Animali, carceri e consapevolezze
Il carcere per i maltrattamenti sugli animali, davvero una svolta di civiltà?
Chi vi scrive ha un cane bellissimo, un po’ matto ma bellissimo, preso in un canile.
Un cucciolo di pochi mesi tolto alla mamma e tenuto a catena, un cagnolino che a breve compirà dieci anni ma ancora risente di ciò che ha vissuto quando è arrivato su questa terra.
Lo dico come premessa, consapevole di come sembri un “Io ho tanti amici gay, però…”, perché qualche giorno fa il Senato ha approvato il DDL Brambilla sui reati contro gli animali.
Maltrattamenti, uccisioni e organizzazioni di combattimenti tra animali sono ora punibili col carcere (mentre il Ministero dell’Agricoltura dà più spazio alla caccia, ma è un’altra storia).
Bellissimo, no? Finalmente gli animali hanno valore anche per il nostro diritto penale, far loro del male è un reato e si va in galera. Bellissimo, c’è da essere persone orribili per aver da ridire su questo tema.
Alzo la mano, mi confesso.
Sono la persona orribile.
Lo sono perché ogni volta che spunta un nuovo reato punibile col carcere a me vengono in mente dei numeri.
Ve li riporto dal sito sovraffollamentocarcerario.it, datati 27 maggio 2025
Posti disponibili nelle carceri italiane: 51.285
Posti realmente disponibili: 46.706
Persone in regime di detenzione: 62.722
Persone che si sono tolte la vita negli istituti penitenziari da gennaio 2025: 33 (almeno)
L’idea del carcere piace, lo so.
Rassicura.
Divide il male dal bene, punisce.
Parlando di animali fa credere che, finalmente, chi ha fatto cose orribili sentirà su di sé quel male.
Hai tenuto un cane in gabbia con altri? Ora meriti minimo-minimo lo stesso trattamento.
Piace agli elettori, piace agli eletti perché è impattante, d’effetto.
”Guardatemi, so cosa pensate sia male, so dove deve andare.
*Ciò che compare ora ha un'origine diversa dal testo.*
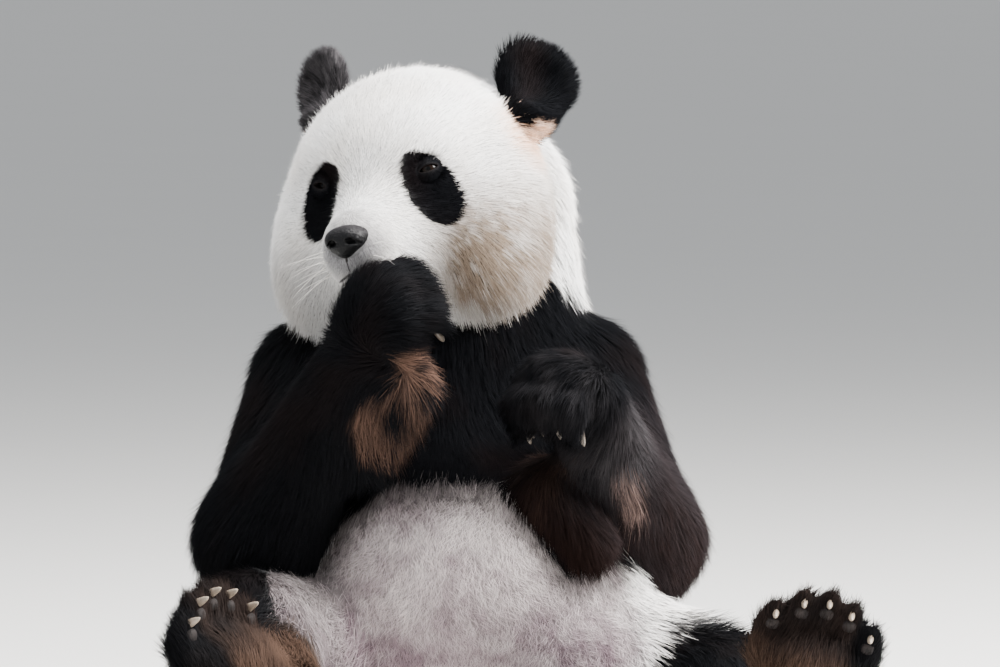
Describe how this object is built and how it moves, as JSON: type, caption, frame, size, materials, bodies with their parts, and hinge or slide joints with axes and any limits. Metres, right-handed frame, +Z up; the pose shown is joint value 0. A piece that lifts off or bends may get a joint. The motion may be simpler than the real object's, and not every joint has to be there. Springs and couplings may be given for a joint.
{
  "type": "giant panda",
  "caption": "Adult giant panda that sits upright with a bent back, head turned to its right and both forepaws raised to the mouth and chest, as a still life-size museum model.",
  "frame": {"origin": "middle of the footprint, on the floor the panda sits on", "axes": "+Z up, -Y the way the body faces, +X the panda's left side"},
  "size_m": [0.7722, 0.9136, 0.8199],
  "materials": {
    "coat_white": "dense soft fur, cream white, warmer at the ears and cheeks",
    "coat_black": "long soft fur, black with a blue tinge, brown at the wrists and elbows",
    "coat_belly": "short matted wool, lilac grey with darker mottles",
    "nose_skin": "moist bare black skin",
    "eye": "wet dark brown eye",
    "claw": "worn ivory horn, darker at the root"
  },
  "bodies": {
    "root": {"head": "coat_white", "muzzle": "coat_white", "lower_jaw": "coat_white", "nose": "nose_skin", "eye_right": "eye", "ear_right": "coat_black", "eye_left": "eye", "ear_left": "coat_black", "upper_arm_right": "coat_black", "forearm_right": "coat_black", "forepaw_right": "coat_black", "forepaw_right_claw_1": "claw", "forepaw_right_claw_2": "claw", "forepaw_right_claw_3": "claw", "forepaw_right_claw_4": "claw", "forepaw_right_claw_5": "claw", "upper_arm_left": "coat_black", "forearm_left": "coat_black", "forepaw_left": "coat_black", "forepaw_left_claw_1": "claw", "forepaw_left_claw_2": "claw", "forepaw_left_claw_3": "claw", "forepaw_left_claw_4": "claw", "forepaw_left_claw_5": "claw", "thigh_right": "coat_black", "shank_right": "coat_black", "hind_foot_right": "coat_black", "hind_foot_right_claw_1": "claw", "hind_foot_right_claw_2": "claw", "hind_foot_right_claw_3": "claw", "hind_foot_right_claw_4": "claw", "hind_foot_right_claw_5": "claw", "thigh_left": "coat_black", "shank_left": "coat_black", "hind_foot_left": "coat_black", "hind_foot_left_claw_1": "claw", "hind_foot_left_claw_2": "claw", "hind_foot_left_claw_3": "claw", "hind_foot_left_claw_4": "claw", "hind_foot_left_claw_5": "claw", "neck": "coat_white", "chest": "coat_black", "belly": "coat_belly", "rump": "coat_white", "tail": "coat_white"}
  },
  "joints": []
}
In galera, maledetti.”
Rave, manifestazioni, violenza sugli animali.
Da inizio legislatura sono tanti i provvedimenti che hanno aumentato il numero di reati punibili con il carcere, sempre sotto gli scroscianti applausi di chi vede nei penitenziari la panacea di tutti i mali, avallati da ministri e sottosegretari davvero soddisfatti.
Ma più condanne alla detenzione significa più sovraffollamento carcerario, peggiore qualità della vita di chi si ritrova in un penitenziario o di chi vi lavora.
Parlare di detenuti come di persone, di diritti, di dignità è una roba da radicali, da comunisti, da criminali quanto loro.
E può esserlo, ma perché nessuno sposta mai il focus sul valore morale delle opinioni sul carcere?
Dire “Li metterei dentro e butterei la chiave”, “non meritano diritti dietro le sbarre”, “Se muore in carcere ci fa un favore” è una presa di posizione chiara, che a volte arriva ad essere la versione edulcorata del “ci vorrebbe la pena di morte”.
Una visione del mondo che si può sposare o meno, ma di cui bisognerebbe essere consapevoli quando la si esprime, fosse anche solo in un commento sui social.
Questo non è il posto in cui si può ripensare il modello punitivo (e riabilitativo!) che da secoli utilizza la nostra società.
Non ne ho le competenze né lo spazio, ed è poco lo spazio anche per tutte le possibili repliche necessarie a renderlo un dialogo e non una farneticazione.
Ma può essere lo spunto per qualche minuto di personale riflessione.
Oltre alla sensazione immediata di giustizia che può darci leggere una notizia come il carcere per chi maltratta gli animali.
Superare la pancia, andare alla testa, farsi un’idea che non si limiti a bene/male, giusto/sbagliato.
E poi scegliere come portare avanti quell’idea, se con l’attivismo o solo col voto, provando a dar peso a chi sostiene le nostre stesse battaglie.
Sul carcere come su tanti altri temi.
Non è vero che non c’è modo di farsi sentire, ma per farlo bisogna essere sicuri di quel che si vuol dire.